Saadi Gadhafi, one of the sons of Libya's slain dictator Moammar Gadhafi, has said a nationwide rebellion is brewing against the country's new rulers as he vowed to return to his homeland.

"I will return to Libya at any time," Saadi Kadhafi told al-Arabiya television by telephone from neighboring Niger, where he took refuge after the fall of Tripoli which ended his father's 42-year iron-fisted rule of Libya.

"Seventy percent of Libyans are not satisfied with the current situation," he said in an interview on Friday, adding that "the Libyan people are ruled by gangs."

Gadhafi said "there is a rebellion that is going on day after day, and there will be a rebellion in the entire country."

Asked about the ruling National Transitional Council (NTC), which took over after his father's overthrow last year, Gadhafi said: "There will come a day when the Libyan people will be capable of wiping out these gangs."

When he returned, "I will try to make sure that there are no reprisals or revenge operations," he promised.

The NTC responded with a renewed call to the authorities in Niamey to extradite Saadi Gadhafi.

"The NTC requests to the government of Niger to immediately hand over Saadi and other fugitives to the Libyan authorities to maintain its interests and relations with the Libyan people," council spokesman Mohamed Nasr al-Harizi said in a statement.

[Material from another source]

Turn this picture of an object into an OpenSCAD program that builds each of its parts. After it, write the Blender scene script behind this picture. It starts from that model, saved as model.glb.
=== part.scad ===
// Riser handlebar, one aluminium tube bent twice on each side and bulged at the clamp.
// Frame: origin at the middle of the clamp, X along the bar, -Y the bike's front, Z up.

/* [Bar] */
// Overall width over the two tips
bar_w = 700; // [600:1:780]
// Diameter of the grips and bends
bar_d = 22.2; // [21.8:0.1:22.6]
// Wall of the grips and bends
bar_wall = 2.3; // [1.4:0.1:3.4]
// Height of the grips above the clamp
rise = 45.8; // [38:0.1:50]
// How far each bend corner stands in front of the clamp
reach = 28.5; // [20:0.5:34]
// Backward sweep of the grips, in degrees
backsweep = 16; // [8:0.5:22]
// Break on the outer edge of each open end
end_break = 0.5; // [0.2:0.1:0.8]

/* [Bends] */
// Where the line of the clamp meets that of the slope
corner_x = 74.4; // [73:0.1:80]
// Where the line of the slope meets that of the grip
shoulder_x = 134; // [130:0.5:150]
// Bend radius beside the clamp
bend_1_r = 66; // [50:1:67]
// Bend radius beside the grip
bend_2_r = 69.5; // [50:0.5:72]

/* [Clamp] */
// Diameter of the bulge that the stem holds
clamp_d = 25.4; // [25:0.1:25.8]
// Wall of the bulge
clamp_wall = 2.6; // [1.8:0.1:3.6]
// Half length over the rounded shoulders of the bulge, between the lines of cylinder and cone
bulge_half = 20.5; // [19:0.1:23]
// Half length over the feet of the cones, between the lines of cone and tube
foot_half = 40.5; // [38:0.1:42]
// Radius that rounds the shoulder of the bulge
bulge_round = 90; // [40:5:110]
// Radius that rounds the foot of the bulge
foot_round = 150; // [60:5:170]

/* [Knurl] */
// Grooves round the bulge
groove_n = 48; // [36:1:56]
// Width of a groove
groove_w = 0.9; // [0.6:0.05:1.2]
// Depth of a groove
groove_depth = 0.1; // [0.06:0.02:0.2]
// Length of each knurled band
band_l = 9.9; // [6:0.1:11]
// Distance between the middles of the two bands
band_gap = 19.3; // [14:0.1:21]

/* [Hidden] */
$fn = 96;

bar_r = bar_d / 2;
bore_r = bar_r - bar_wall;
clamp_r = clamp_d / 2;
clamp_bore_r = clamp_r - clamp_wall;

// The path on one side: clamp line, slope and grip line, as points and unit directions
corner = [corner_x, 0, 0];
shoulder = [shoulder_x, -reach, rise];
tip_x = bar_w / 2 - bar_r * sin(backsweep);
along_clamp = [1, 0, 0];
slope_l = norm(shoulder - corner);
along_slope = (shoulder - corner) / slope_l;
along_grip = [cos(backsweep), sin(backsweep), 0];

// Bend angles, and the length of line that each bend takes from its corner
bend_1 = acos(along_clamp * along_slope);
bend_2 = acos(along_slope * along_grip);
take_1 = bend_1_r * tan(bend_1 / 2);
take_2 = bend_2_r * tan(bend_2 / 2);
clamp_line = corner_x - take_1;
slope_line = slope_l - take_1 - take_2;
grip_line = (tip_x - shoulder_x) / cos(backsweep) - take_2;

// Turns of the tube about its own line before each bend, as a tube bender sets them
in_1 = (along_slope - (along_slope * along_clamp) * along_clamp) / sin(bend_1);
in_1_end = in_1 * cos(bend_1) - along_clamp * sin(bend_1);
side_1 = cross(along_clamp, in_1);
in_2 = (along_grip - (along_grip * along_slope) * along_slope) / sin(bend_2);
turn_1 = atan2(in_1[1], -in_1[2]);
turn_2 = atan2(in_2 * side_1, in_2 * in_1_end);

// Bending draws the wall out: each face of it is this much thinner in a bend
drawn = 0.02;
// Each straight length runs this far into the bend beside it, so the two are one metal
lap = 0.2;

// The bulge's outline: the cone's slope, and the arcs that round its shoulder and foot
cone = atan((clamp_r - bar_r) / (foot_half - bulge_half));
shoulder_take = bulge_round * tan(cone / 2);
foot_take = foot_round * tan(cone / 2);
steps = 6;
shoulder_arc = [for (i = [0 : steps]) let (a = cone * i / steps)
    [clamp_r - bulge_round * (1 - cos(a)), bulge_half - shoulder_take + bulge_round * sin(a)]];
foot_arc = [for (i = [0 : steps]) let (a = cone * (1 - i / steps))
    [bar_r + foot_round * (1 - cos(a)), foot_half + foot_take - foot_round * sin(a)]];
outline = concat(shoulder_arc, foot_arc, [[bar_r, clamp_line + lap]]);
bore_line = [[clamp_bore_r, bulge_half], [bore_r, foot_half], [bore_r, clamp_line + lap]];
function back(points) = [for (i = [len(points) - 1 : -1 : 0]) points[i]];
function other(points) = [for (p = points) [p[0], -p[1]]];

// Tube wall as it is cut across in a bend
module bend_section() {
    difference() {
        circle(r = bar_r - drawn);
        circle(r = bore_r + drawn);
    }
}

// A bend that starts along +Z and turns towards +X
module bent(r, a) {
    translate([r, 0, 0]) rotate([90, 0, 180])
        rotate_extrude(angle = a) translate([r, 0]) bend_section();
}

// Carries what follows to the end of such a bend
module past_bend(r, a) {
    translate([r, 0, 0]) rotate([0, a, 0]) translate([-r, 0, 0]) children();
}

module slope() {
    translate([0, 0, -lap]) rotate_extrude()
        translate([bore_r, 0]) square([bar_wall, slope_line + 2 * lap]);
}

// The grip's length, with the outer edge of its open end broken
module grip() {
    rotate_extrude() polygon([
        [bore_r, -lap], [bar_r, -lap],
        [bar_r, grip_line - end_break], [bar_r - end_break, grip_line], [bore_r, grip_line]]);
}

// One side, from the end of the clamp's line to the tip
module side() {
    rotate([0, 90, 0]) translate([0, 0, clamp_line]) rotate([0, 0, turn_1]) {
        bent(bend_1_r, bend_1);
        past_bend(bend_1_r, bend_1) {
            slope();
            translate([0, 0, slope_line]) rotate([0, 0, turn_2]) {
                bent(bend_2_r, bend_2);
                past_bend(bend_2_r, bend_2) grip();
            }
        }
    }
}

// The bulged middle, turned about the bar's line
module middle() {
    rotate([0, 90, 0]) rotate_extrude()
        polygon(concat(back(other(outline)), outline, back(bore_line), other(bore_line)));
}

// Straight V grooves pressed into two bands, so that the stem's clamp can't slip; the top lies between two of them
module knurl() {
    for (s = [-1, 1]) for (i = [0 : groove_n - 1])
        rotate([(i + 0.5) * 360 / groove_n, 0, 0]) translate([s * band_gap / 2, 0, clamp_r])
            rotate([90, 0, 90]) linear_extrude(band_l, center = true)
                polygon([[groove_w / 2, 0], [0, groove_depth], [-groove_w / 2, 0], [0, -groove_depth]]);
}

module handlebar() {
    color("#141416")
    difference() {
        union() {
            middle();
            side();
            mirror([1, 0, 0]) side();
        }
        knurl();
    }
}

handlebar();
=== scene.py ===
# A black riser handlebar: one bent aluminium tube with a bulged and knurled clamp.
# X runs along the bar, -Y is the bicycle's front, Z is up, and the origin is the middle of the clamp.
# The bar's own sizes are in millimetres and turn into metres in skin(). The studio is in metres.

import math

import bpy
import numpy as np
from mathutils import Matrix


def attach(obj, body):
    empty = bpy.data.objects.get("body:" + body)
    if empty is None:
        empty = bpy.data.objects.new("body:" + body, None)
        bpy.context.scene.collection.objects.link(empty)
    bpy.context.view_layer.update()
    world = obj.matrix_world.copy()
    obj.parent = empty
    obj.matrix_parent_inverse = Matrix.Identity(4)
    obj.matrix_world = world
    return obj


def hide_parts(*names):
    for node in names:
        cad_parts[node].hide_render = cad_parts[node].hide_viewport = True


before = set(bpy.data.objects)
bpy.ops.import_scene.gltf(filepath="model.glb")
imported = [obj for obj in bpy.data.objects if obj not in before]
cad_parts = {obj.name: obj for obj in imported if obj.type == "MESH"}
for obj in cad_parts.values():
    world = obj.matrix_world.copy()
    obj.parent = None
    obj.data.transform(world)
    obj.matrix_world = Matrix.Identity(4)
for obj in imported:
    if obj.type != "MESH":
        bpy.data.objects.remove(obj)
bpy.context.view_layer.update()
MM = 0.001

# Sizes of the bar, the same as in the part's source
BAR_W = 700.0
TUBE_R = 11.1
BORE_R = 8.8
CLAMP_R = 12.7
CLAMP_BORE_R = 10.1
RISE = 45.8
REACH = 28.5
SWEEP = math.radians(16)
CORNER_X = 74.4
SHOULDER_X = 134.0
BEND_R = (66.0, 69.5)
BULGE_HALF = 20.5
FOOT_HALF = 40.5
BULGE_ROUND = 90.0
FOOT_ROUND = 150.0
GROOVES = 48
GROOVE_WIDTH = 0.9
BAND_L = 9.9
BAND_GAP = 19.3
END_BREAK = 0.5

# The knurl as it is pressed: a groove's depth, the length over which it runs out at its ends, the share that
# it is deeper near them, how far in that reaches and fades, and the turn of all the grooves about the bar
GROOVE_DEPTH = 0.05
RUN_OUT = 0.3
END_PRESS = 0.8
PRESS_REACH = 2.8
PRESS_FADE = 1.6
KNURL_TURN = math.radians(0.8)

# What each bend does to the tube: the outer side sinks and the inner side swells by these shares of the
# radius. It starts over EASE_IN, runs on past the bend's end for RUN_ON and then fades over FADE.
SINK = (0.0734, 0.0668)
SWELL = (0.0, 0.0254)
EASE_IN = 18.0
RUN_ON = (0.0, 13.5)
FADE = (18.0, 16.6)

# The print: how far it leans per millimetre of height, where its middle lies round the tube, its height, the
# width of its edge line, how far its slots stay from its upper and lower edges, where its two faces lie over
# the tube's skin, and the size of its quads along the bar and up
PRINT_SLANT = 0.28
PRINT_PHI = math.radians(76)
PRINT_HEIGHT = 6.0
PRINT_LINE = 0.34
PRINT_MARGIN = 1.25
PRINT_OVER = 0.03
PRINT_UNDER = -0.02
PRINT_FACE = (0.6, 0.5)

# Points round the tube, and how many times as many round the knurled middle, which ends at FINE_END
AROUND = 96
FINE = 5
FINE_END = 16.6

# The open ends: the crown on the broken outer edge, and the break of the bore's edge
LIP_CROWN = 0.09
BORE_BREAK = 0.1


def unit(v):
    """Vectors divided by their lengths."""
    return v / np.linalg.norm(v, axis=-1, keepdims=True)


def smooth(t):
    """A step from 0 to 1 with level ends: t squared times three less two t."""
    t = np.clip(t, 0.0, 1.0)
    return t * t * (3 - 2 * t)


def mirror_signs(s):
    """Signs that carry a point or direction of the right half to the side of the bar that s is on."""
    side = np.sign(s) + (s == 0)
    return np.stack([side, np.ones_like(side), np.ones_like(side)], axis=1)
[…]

Harizi warned that the "thuwar (former rebel militias) have not given up their arms and are ready to fight any unwise force."

Libya's official news agency LANA reported that Foreign Minister Ashur bin Khayyal denounced Saadi's remarks in a telephone conversation with his Niger counterpart Mohamed Bazum.

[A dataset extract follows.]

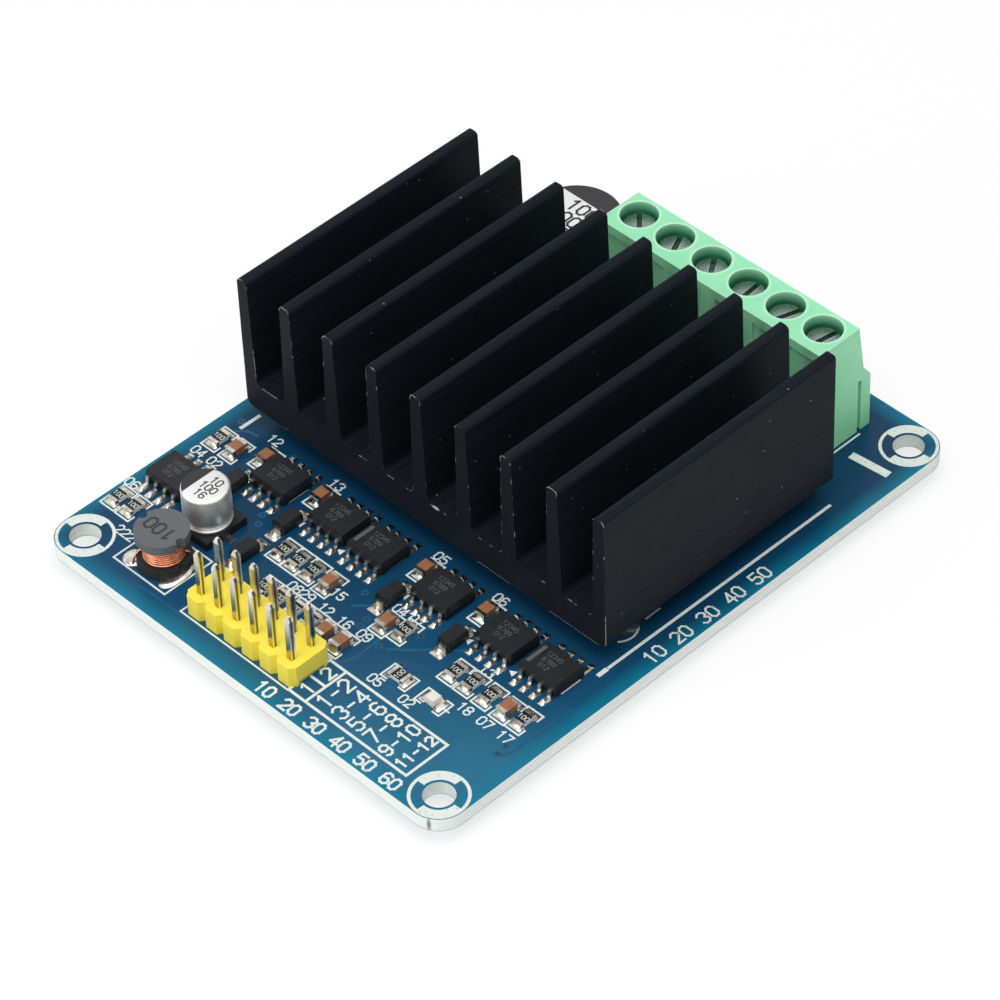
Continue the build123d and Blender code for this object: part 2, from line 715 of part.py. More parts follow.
def main():
    os.makedirs("parts", exist_ok=True)

    save("circuit_board", [circuit_board()])
    save("heatsink", [heatsink()])
    save("thermal_pad", [thermal_pad()])
    save("heatsink_screws", [heatsink_screw(x, y) for x, y in heatsink_screw_places()])

    save("terminal_housing", [terminal_housing()])
    for index, y in enumerate(pole_ys()):
        save(f"terminal_screw_{index + 1}", [terminal_screw(y, screw_slot_angles[index])])
        save(f"wire_clamp_{index + 1}", [wire_clamp(y)])
    save("terminal_pins", [terminal_pin(y) for y in pole_ys()])

    save("header_insulator", [header_insulator()])
    save("header_pins", [header_pin(x, y) for x, y in header_pin_places()])

    chips = [("boost_converter", boost_converter_place)]
    for index, place in enumerate(gate_driver_places):
        chips.append((f"gate_driver_{index + 1}", place))
    for index, place in enumerate(comparator_places):
        chips.append((f"comparator_{index + 1}", place))
    for name, place in chips:
        for x, y in from_edge([place]):
            save(f"{name}_body", [outline_chip_body(x, y)])
            save(f"{name}_leads", outline_chip_leads(x, y))

    tabs_and_leads = []
    for index, (x, y, way) in enumerate(transistor_places()):
        save(f"power_transistor_body_{index + 1}", [transistor_body(x, y, way)])
        tabs_and_leads.append(transistor_tab(x, y, way))
        for side in (-1, 1):
            tabs_and_leads.append(transistor_lead(x, y + side * transistor_lead_spread, way))
    save("power_transistor_metal", tabs_and_leads)

    save("diode_bodies", [diode_body(x, y) for x, y in from_edge(diode_places)])
    save("diode_tabs", [tab for x, y in from_edge(diode_places) for tab in diode_tabs(x, y)])

    resistors = []
    capacitors = []
    end_caps = []
    for x, y in from_edge(resistor_places_along_x):
        body, caps = chip_part(x, y, resistor_height, False)
        resistors.append(body)
        end_caps.extend(caps)
    for x, y in from_edge(resistor_places_along_y):
        body, caps = chip_part(x, y, resistor_height, True)
        resistors.append(body)
        end_caps.extend(caps)
    for x, y in from_edge(capacitor_places):
        body, caps = chip_part(x, y, capacitor_height, False)
        capacitors.append(body)
        end_caps.extend(caps)
    save("chip_resistors", resistors)
    save("chip_capacitors", capacitors)
    save("chip_end_caps", end_caps)
    for x, y in from_edge([lamp_place]):
        save("indicator_lamp", [lamp_body(x, y)])
        save("indicator_lamp_ends", lamp_ends(x, y))

    for x, y in from_edge([inductor_place]):
        save("inductor_core", [inductor_core(x, y)])
        save("inductor_winding", [inductor_winding(x, y)])

    for name, place, diameter, top, side, along_x in (
            ("small_capacitor", from_edge([small_can_place])[0], small_can_diameter, small_can_top,
             small_can_base_side, False),
            ("large_capacitor", large_can_place(), large_can_diameter, large_can_top,
             large_can_base_side, True)):
        save(f"{name}_can", [can_body(place, diameter, top, side)])
        save(f"{name}_foot", [can_base(place, side)])
        save(f"{name}_leads", can_leads(place, side, along_x))


main()
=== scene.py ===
import json
import math
import random
from functools import partial

import bmesh
import bpy
from mathutils import Matrix, Quaternion, Vector


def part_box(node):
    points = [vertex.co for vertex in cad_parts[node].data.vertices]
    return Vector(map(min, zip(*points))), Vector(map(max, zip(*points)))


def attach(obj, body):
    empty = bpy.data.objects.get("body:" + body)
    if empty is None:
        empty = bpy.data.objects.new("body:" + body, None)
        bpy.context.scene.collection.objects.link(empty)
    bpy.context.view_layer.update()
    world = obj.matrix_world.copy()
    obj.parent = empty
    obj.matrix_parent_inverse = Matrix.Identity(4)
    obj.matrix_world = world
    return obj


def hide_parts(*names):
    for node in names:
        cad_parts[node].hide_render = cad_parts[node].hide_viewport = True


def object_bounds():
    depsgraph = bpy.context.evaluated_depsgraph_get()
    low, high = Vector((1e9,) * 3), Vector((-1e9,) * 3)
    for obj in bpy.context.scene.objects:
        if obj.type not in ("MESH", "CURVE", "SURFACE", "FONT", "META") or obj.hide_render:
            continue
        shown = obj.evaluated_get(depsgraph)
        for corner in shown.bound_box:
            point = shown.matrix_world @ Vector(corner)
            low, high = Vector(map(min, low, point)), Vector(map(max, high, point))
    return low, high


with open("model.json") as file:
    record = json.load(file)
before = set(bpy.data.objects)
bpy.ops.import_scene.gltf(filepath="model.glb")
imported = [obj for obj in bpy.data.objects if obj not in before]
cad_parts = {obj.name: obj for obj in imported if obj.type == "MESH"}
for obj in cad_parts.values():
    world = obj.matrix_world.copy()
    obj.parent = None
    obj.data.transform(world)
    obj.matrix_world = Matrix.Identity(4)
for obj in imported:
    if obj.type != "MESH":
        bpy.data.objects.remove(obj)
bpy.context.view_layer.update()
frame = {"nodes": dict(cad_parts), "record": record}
nodes = frame["nodes"]
materials = {}
mm = 0.001
random.seed(11)

# Places in mm that the materials and the new pieces both follow.
poles = {"count": 6, "pitch": 5.0, "x": 27.9, "firstY": 7.7}  # of the terminal
pins = {"pitch": 2.54, "x": -31.38, "firstY": 8.72}  # of the header
fins = {"middle": 5.57, "front": -10.23}  # of the heatsink, along x


def hexToLinear(code):
    # The linear colour behind an sRGB hex code.
    shares = [int(code[i:i + 2], 16) / 255 for i in (1, 3, 5)]
    return [s / 12.92 if s <= 0.04045 else ((s + 0.055) / 1.055) ** 2.4 for s in shares] + [1.0]


def liveOutput(source):
    # The output that a node is used for: its first enabled one.
    return next(output for output in source.outputs if output.enabled)


def addNode(tree, kind, inputs=None, **settings):
    # One node with its settings and links. An input takes a number, a hex colour, an output, or a
    # node for its live output. Map Range leads sockets 1 to 2 over to 3 to 4, Mix goes from 6 to 7.
    node = tree.nodes.new("ShaderNode" + kind)
    if kind == "Mix":
        node.data_type = "RGBA"  # only colours are mixed here
    for key, value in settings.items():
        setattr(node, key, value)
    for key, value in (inputs or {}).items():
        if isinstance(value, bpy.types.Node):
            value = liveOutput(value)
        if isinstance(value, bpy.types.NodeSocket):
            tree.links.new(value, node.inputs[key])
        else:
            node.inputs[key].default_value = hexToLinear(value) if isinstance(value, str) else value
    return node


def newMaterial(name, colour, constants):
    # A material with its constants on the shader: what adds its nodes, the shader, the place in mm.
    material = bpy.data.materials.new(name)
    material.use_nodes = True
    materials[name] = material
    add = partial(addNode, material.node_tree)
    shader = material.node_tree.nodes["Principled BSDF"]
    shader.inputs["Base Color"].default_value = hexToLinear(colour)
    for key, value in constants.items():
        shader.inputs[key].default_value = value
    coords = add("TexCoord").outputs["Object"]
    place = add("VectorMath", {"Vector": coords, "Scale": 1 / mm}, operation="SCALE")
    return add, shader, place


def feedShader(shader, **sources):
    # Lead nodes into the shader, as its colour, roughness and relief.
    sockets = {"colour": "Base Color", "roughness": "Roughness", "relief": "Normal"}
    for key, source in sources.items():
        shader.id_data.links.new(liveOutput(source), shader.inputs[sockets[key]])


def facingUp(add):
    # 1 on faces that look up or down on the object, 0 on upright ones.
    normal = add("TexCoord").outputs["Normal"]
    upward = add("SeparateXYZ", {0: normal}).outputs["Z"]
    flatness = add("Math", {0: upward}, operation="ABSOLUTE")
    return add("MapRange", {0: flatness, 1: 0.6, 2: 0.8})


def edgesOf(add, width):
    # 1 along the edges, that many mm wide, and 0 on flat faces.
    rounded = add("Bevel", {"Radius": width * mm}, samples=4)
    flat = add("NewGeometry").outputs["Normal"]
    likeness = add("VectorMath", {0: rounded, 1: flat}, operation="DOT_PRODUCT")
    return add("MapRange", {0: likeness, 1: 0.985, 2: 0.9})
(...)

"This declaration (by Saadi) is harmful to the relations between the two countries," Khayyal said.

The "Niger government must take tough measures against Saadi, including handing him over to Libyan authorities to judge him for the crimes committed against the Libyan people," LANA quoted Khayyal as telling Bazum.

Niger said that Gadhafi's comments were "subversive and unfortunate" but insisted that it will not extradite him to Libya.

"We would like to say to the NTC that Niger's government in no way approved or prompted this business, and we also are badly disappointed," Niger government spokesman Marou Amadou told reporters in Niamey.

"It is with great bitterness that I say that Saadi Gadhafi, in predicting an imminent uprising in Libya, has contravened the terms and conditions under which we took him in."

But "our position is simple, we cannot deliver someone to a place where he risks being put to death and where he is not likely to have a dignified trial," he said.

Amadou said that the surveillance of Gadhafi had been greatly strengthened, and the government was considering sanctions against those who were guarding him.

He added that Niger had authorized the International Criminal Court to take over Gadhafi's case but it had not responded.

Dozens of Libyans demonstrated outside Niger's embassy in Tripoli on Saturday, demanding Saadi's extradition.

Saadi, 38, took refuge last September in Niger which granted it on "humanitarian grounds," according to Niger President Mahamadou Issoufou.

The African country has refused to extradite Gadhafi's son despite repeated requests from the new Libyan authorities to do so.

Libya's new rulers accuse Saadi of having "taken goods by force and intimidation when he led the Libyan football federation," according to international police organization Interpol, which has issued a "red notice" for his arrest.

The uprising that ousted Moammar Gadhafi erupted on February 17, 2011 in the eastern city of Benghazi and later spread across the entire country.

The bloody conflict ended with the capture and killing of the ousted dictator on October 20 after a fierce battle for his home town of Sirte.